The widely popular Pokémon Go smartphone game is taking the world by storm. Fifteen million Pokémon players have downloaded the application, and according to some experts, they are putting themselves — and others — in danger, and thereby creating a serious liability hazard. Many Pokémon players have walked or driven straight into peril, and suffered or caused car accidents, truck accidents, bicycle accidents and pedestrian accidents and injuries as a result.
In one recent case, a 28-year-old man drove his car straight into a tree because he was not paying attention to the roadway. Rather, he was looking at his Pokémon cellphone app. The man took his eyes off the road for a short moment and woke up later while riding in an ambulance. Fortunately, his injuries were no more than cuts on his legs and a broken ankle. However, this is not the only accident that has occurred across the nation. It is likely that other unreported accidents have and will continue to occur.

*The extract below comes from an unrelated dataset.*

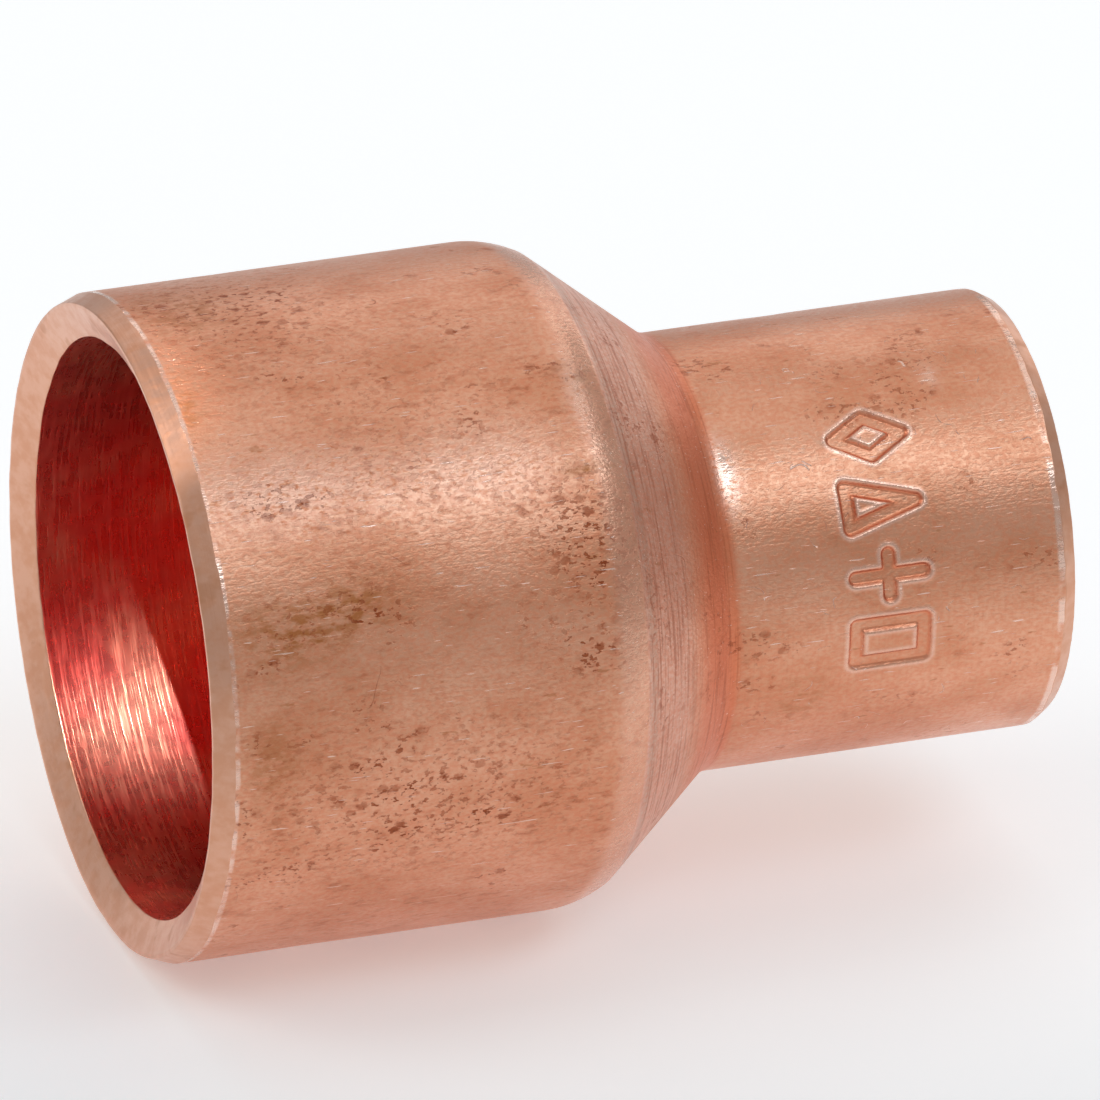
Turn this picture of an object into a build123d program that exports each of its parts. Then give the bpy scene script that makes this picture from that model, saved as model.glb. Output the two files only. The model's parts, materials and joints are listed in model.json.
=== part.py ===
from build123d import *

import os
from math import atan2, cos, degrees, radians, sin, tan

# Concentric reducer for soldering: one seamless piece of wrought copper tube,
# with a socket for a 5/8 in tube at one end and one for a 3/8 in tube at the
# other. +X runs along the bore from the large mouth to the small one, +Z is
# up, and the origin is the centre of the large mouth.
# Sizes are in millimetres and angles in degrees. Axial places are measured
# from the large mouth.

# Bores of the two sockets, which a tube slips into with a solder gap
large_bore = 15.98
small_bore = 9.63
small_socket_depth = 7.9

# Waterway between the sockets. It is narrower than the small socket by a step
# all round, which stops the small tube, and runs straight before the step.
stop_step = 0.265
stop_taper = 0.3
waterway_length = 1.036

# Walls
large_wall = 1.21
small_wall = 1.23
cone_wall = 1.2

# Lengths along the outside, between the sharp corners of the outline. The
# small barrel is as long as its socket, stop and waterway need.
large_barrel_length = 12.15
cone_length = 3.65

# Bends of the outside, where the tube is drawn down
shoulder_bend = 3.0
neck_bend = 1.0

# Large rim: a long outer bevel, a thin flat land and a wide inner bevel
large_rim_outer_drop = 0.22
large_rim_outer_back = 0.59
large_rim_land = 0.1
large_rim_inner_depth = 0.45

# Small rim, trimmed in the same way
small_rim_outer_drop = 0.22
small_rim_outer_back = 0.36
small_rim_land = 0.14
small_rim_inner_depth = 0.42

# Stamped marks: plain signs pressed in round the small barrel
mark_depth = 0.12
mark_stroke = 0.42
mark_length = 2.4
mark_width = 1.6
mark_gap = 0.35
mark_middle_angle = 69.0
mark_setback = 5.4

# Places and radii that follow from the sizes above
large_radius = large_bore / 2 + large_wall
small_radius = small_bore / 2 + small_wall
waterway_radius = small_bore / 2 - stop_step
shoulder_x = large_barrel_length
neck_x = shoulder_x + cone_length
cone_angle = atan2(large_radius - small_radius, cone_length)
cone_skin = cone_wall / cos(cone_angle)
inner_shoulder_x = shoulder_x - (cone_skin - large_wall) / tan(cone_angle)
inner_neck_x = shoulder_x + (large_radius - cone_skin - waterway_radius) / tan(cone_angle)
inner_shoulder_bend = shoulder_bend - cone_wall
inner_neck_bend = neck_bend + cone_wall
straight_bore_end = inner_shoulder_x - inner_shoulder_bend * tan(cone_angle / 2)
waterway_x = inner_neck_x + inner_neck_bend * tan(cone_angle / 2)
stop_x = waterway_x + waterway_length + stop_taper
body_length = stop_x + small_socket_depth

# Middle lines of a mark's strokes, as shares of its half length along the
# bore and its half width round the barrel
diamond = [((-1, 0), (0, 1)), ((0, 1), (1, 0)), ((1, 0), (0, -1)), ((0, -1), (-1, 0))]
triangle = [((-1, -1), (1, 0)), ((1, 0), (-1, 1)), ((-1, 1), (-1, -1))]
cross = [((-1, 0), (1, 0)), ((0, -1), (0, 1))]
frame = [((-1, -1), (1, -1)), ((1, -1), (1, 1)), ((1, 1), (-1, 1)), ((-1, 1), (-1, -1))]
marks = [diamond, triangle, cross, frame]


def outer_line():
    """Outside of the tube: large barrel, cone and small barrel."""
    points = [
        (large_rim_outer_back, large_radius),
        (shoulder_x, large_radius),
        (neck_x, small_radius),
        (body_length - small_rim_outer_back, small_radius),
    ]
    return FilletPolyline(*points, radius=[shoulder_bend, neck_bend])


def inner_line():
    """Inside of the tube from the stop back to the large mouth's bevel."""
    points = [
        (stop_x - stop_taper, waterway_radius),
        (inner_neck_x, waterway_radius),
        (inner_shoulder_x, large_bore / 2),
        (large_rim_inner_depth, large_bore / 2),
    ]
    return FilletPolyline(*points, radius=[inner_neck_bend, inner_shoulder_bend])


def small_end_line():
    """Small rim, then the small socket down to its stop."""
    land_radius = small_radius - small_rim_outer_drop
    return Polyline(
        (body_length - small_rim_outer_back, small_radius),
        (body_length, land_radius),
        (body_length, land_radius - small_rim_land),
        (body_length - small_rim_inner_depth, small_bore / 2),
        (stop_x, small_bore / 2),
        (stop_x - stop_taper, waterway_radius),
    )


def large_end_line():
    """Large rim, from its inner bevel out to its outer one."""
    land_radius = large_radius - large_rim_outer_drop
    return Polyline(
        (large_rim_inner_depth, large_bore / 2),
        (0, land_radius - large_rim_land),
        (0, land_radius),
        (large_rim_outer_back, large_radius),
    )


def drawn_tube():
    """Section of the wall, turned round the bore."""
    section = make_face(outer_line() + small_end_line() + inner_line() + large_end_line())
    return revolve(Plane.XZ * section, Axis.X, 360)


def stroke_slot(start, end):
    """One stroke of a mark, with round ends, flat on the mark's own plane."""
    half_length = (mark_length - mark_stroke) / 2
    half_width = (mark_width - mark_stroke) / 2
    tail = Vector(start[0] * half_length, start[1] * half_width)
    head = Vector(end[0] * half_length, end[1] * half_width)
    run = head - tail
    middle = (head + tail) / 2
    turn = degrees(atan2(run.Y, run.X))
    return Pos(middle.X, middle.Y) * Rot(0, 0, turn) * SlotCenterToCenter(run.length, mark_stroke)


def mark_tool(strokes, angle):
    """One mark as a tool that reaches through the small barrel's wall."""
    outward = (0, -sin(radians(angle)), cos(radians(angle)))
    station = Plane(origin=(body_length - mark_setback, 0, 0), x_dir=(1, 0, 0), z_dir=outward)
    outline = Sketch() + [stroke_slot(start, end) for start, end in strokes]
    return extrude(station * outline, amount=2 * small_radius)


def mark_skin():
    """The thin skin of the small barrel that the marks are pressed into."""
    skin_length = mark_length + mark_stroke
    middle = Location((body_length - mark_setback, 0, 0), (0, 90, 0))
    outside = Cylinder(small_radius + mark_depth, skin_length)
    inside = Cylinder(small_radius - mark_depth, skin_length)
    return middle * (outside - inside)


def stamped(body):
    """Body with the row of marks pressed into the small barrel."""
    step = degrees((mark_width + mark_gap) / small_radius)
    first = mark_middle_angle - step * (len(marks) - 1) / 2
    skin = mark_skin()
    for place, strokes in enumerate(marks):
        body = body - (skin & mark_tool(strokes, first + step * place))
    return body


reducer_body = stamped(drawn_tube())
os.makedirs("parts", exist_ok=True)
export_step(reducer_body, "parts/reducer_body.step")

print("outside", round(2 * large_radius, 3), "to", round(2 * small_radius, 3), "mm")
print("length", round(body_length, 3), "mm, cone", round(degrees(cone_angle), 2), "degrees")
print("large bore is straight to", round(straight_bore_end, 3), "mm, small one from", round(stop_x, 3))
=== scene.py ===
import json
from math import cos, degrees, pi, radians, sin, tan

import bpy
import numpy as np
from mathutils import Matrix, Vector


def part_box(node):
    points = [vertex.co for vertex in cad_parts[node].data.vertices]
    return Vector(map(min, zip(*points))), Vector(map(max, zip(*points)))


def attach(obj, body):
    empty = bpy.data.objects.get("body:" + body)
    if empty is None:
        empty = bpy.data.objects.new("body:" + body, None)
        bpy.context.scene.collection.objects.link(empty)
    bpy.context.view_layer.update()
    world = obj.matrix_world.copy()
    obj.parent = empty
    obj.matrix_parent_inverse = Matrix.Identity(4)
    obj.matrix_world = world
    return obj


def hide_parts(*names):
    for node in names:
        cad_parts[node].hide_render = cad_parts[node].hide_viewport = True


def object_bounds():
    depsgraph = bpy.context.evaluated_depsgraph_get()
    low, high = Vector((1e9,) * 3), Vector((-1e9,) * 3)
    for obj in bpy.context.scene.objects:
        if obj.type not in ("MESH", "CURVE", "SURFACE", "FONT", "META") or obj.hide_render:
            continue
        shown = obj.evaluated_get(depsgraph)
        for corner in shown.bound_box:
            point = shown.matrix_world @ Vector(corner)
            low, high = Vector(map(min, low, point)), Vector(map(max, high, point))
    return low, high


bl_info = {
    "name": "Copper Reducer",
    "version": (1, 0, 0),
    "blender": (4, 5, 0),
    "location": "3D View > Sidebar > Reducer",
    "description": "Makes a drawn copper reducer with stamped marks, and a stage to show it on",
    "category": "Object",
}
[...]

The big question is, who is liable for these accidents? One legal counselor says that the company that created Pokémon Go might be liable in some cases for claims of general negligence brought forward by schools, homeowners, museums or churches that suffer damage from Pokémon players. It is also likely that the Pokémon players themselves can be held liable for injuries and deaths caused by their negligence in failing to consider the safety of those around them. For example, if a truck driver is playing Pokemon while barreling down the interstate, he or she will likely not be paying close attention to the other drivers on the road and this could result in an accident. In the state of Washington, individuals who are hurt as a result of a Pokémon Go player's negligence may want to consider filing a legal action to hold the player accountable in court.